York expands its free falls protection service for vulnerable residents

YORK Council’s falls prevention service has been deemed so successful it has been expanded to cover more parts of the city.

The scheme was established as part of the council’s YorWellbeing Services in March 2017 and since then has completed 370 home visits. Initially covering the Clifton ward, it was then extended to cover Guildhall ward, and it has now been expanded to residents in Micklegate and Fishergate wards.

According to the council, these wards were identified by the Building Research Establishment (BRE) as having homes with higher trip risks than the city average. These include hazards such as missing stair rails, uneven flooring or poor internal lighting, especially for children aged under five and older people.

“This free, preventative support helps to improve the quality of the city’s housing and is supported by partners including Vale of York CCG and North Yorkshire Fire & Rescue. Residents in these wards will benefit immensely from this service,” said Councillor Jenny Brooks, executive member for housing and safer neighbourhoods.

Councillor Carol Runciman, executive member for adult social care and health, added: “Preventing the pain and anxiety of falling at home is so important. This offer of help and advice will help reduce the risk of a fall in the future: do take it up and urge friends and family members who’d benefit from it to do the same.”

The partnership of housing, health and safety experts including North Yorkshire Fire & Rescue Service, and Age UK York carry out free home visits to check and repair simple trip hazards in homes whether rented or privately owned.

Visits are arranged and carried out with a falls prevention practitioner and a joiner. They offer practical advice specific to the resident and their home and can make simple improvements there and then such as fitting a grab rail or banister rail, fitting brighter light bulbs, securing loose carpets or suggesting exercises to help improve residents’ strength and balance. They will also signpost residents to other relevant services.
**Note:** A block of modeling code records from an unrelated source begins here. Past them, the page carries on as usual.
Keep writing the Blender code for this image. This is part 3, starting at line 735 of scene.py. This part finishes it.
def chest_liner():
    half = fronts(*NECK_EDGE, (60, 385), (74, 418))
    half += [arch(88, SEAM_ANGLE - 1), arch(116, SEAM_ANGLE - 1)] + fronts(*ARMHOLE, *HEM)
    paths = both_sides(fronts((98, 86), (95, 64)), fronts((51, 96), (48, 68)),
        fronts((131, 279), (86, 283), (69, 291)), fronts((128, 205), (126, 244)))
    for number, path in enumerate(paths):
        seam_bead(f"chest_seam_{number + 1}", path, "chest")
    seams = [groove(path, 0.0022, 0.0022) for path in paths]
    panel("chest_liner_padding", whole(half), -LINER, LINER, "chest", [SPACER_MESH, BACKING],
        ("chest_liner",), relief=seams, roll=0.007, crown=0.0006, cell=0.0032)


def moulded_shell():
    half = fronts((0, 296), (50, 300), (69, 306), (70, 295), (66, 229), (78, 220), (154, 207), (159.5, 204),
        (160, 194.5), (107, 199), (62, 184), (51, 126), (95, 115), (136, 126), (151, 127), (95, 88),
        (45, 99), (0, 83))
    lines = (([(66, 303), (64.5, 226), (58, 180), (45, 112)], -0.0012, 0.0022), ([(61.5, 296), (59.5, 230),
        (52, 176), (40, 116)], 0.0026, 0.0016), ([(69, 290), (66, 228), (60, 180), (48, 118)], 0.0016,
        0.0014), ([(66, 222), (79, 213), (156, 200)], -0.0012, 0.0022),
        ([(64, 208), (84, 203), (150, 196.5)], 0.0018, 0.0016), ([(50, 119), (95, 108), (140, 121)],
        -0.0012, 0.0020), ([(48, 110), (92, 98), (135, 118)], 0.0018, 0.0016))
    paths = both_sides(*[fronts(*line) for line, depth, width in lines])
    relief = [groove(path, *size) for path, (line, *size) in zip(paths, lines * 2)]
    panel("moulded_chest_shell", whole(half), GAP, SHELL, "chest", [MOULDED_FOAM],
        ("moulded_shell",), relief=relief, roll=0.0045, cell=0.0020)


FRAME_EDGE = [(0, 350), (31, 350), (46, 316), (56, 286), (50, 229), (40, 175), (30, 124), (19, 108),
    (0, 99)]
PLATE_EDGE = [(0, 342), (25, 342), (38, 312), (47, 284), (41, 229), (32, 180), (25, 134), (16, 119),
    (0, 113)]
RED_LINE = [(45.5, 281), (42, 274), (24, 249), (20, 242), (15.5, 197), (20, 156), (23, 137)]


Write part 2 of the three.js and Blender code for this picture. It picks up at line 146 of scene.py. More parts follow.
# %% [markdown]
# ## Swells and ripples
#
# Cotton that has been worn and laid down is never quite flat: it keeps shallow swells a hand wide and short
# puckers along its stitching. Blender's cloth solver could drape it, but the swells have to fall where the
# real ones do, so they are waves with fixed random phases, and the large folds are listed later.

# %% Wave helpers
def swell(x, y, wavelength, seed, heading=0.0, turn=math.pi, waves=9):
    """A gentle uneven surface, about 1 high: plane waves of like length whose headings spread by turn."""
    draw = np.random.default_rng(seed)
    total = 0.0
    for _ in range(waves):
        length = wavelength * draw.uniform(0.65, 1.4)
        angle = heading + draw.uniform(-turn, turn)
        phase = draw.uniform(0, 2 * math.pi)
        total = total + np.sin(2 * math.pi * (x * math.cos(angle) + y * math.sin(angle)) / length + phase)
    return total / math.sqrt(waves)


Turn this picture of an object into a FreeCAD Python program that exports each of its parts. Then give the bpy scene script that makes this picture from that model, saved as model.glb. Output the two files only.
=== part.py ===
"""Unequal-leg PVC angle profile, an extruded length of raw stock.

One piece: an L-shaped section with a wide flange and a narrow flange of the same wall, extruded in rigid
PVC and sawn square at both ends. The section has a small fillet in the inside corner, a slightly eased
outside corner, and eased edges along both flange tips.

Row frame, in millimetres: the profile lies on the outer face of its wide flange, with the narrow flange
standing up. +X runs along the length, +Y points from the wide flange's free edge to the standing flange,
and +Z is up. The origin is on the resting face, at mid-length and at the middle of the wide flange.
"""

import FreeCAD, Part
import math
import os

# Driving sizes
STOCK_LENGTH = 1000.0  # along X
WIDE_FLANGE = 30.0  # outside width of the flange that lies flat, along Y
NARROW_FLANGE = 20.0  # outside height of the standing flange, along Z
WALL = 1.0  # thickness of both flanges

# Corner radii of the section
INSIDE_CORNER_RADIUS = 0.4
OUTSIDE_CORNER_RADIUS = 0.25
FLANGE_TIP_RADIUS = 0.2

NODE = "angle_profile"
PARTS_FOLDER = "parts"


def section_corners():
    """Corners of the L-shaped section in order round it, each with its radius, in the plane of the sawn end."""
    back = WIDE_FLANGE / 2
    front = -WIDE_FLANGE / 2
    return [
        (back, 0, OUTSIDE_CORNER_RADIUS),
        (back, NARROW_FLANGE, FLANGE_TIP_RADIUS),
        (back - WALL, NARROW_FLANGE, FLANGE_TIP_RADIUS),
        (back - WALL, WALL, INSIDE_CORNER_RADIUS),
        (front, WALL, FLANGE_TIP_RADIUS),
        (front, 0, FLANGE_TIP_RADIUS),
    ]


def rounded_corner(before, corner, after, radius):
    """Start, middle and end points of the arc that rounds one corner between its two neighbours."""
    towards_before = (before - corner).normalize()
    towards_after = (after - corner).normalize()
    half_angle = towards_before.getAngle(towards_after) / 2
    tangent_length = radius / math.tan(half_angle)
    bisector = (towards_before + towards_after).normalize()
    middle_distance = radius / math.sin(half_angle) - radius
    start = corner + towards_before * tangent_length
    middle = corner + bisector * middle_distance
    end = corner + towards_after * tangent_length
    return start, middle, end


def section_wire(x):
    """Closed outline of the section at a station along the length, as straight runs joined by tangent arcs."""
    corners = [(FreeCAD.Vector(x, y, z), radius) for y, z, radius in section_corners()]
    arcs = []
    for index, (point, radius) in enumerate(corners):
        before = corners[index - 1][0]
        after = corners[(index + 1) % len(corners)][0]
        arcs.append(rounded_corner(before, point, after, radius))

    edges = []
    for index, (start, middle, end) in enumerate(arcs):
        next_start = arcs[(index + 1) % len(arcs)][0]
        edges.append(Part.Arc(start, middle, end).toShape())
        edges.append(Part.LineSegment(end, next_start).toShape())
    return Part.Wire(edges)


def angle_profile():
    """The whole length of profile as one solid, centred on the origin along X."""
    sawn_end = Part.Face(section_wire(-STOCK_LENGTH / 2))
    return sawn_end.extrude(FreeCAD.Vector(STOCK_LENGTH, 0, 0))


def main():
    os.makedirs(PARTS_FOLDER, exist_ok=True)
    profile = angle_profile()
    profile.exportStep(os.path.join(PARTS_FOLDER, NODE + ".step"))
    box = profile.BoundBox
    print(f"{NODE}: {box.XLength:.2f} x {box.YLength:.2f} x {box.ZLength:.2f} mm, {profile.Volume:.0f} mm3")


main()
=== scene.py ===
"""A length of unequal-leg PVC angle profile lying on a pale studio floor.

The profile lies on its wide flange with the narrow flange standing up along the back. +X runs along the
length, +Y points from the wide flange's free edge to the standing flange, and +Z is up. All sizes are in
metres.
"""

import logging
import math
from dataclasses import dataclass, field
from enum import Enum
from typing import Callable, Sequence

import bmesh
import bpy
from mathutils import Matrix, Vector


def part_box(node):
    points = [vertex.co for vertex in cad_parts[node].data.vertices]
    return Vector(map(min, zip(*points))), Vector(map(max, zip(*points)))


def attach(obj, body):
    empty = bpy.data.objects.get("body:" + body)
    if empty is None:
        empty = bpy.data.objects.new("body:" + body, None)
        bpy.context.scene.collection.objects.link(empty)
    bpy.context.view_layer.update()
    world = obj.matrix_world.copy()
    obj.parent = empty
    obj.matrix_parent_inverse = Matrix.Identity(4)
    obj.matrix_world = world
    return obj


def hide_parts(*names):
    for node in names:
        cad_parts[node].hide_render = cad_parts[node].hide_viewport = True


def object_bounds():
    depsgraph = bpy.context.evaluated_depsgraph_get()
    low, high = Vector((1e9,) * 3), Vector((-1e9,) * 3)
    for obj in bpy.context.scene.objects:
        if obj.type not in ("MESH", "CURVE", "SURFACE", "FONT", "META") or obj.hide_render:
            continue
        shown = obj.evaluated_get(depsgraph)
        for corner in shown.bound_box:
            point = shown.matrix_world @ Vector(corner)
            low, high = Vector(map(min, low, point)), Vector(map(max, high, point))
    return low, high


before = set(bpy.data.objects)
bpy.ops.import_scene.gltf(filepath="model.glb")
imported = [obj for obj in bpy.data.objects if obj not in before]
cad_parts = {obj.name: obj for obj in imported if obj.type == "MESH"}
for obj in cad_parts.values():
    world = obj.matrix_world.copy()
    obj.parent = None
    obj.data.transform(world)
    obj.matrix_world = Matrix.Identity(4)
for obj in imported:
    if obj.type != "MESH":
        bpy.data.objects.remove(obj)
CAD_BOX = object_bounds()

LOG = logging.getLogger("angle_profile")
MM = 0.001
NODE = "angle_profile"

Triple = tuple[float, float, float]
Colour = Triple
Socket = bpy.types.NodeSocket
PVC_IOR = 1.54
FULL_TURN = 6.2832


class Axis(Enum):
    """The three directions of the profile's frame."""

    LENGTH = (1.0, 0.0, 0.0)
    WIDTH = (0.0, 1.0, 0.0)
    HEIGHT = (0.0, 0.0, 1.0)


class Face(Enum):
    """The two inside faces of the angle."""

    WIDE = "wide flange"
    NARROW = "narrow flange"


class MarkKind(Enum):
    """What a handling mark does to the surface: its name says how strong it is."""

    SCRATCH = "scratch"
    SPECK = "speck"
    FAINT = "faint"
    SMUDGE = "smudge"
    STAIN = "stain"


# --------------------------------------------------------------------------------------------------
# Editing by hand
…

Since its launch, the team has helped improve fall prevention measures with about 1,400 individual improvements including: 600 grab rails; 213 banister rails; 300 brighter light bulbs; re-fitted 21 banister rails; 18 newel posts; 13 window restrictors; and eight carpet trim strips. With the fire and rescue service, the team has also fitted 36 smoke detectors.

“We are pleased that this scheme is being extended to a wider area of York,” said Rose Fearnley, watch manager prevention and protection at the fire and rescue service. “Our staff have received training to be able to identify and refer people who are at risk of falling and we have provided training on smoke alarm fitting to other partners. These measures will help keep more people safer in their homes.”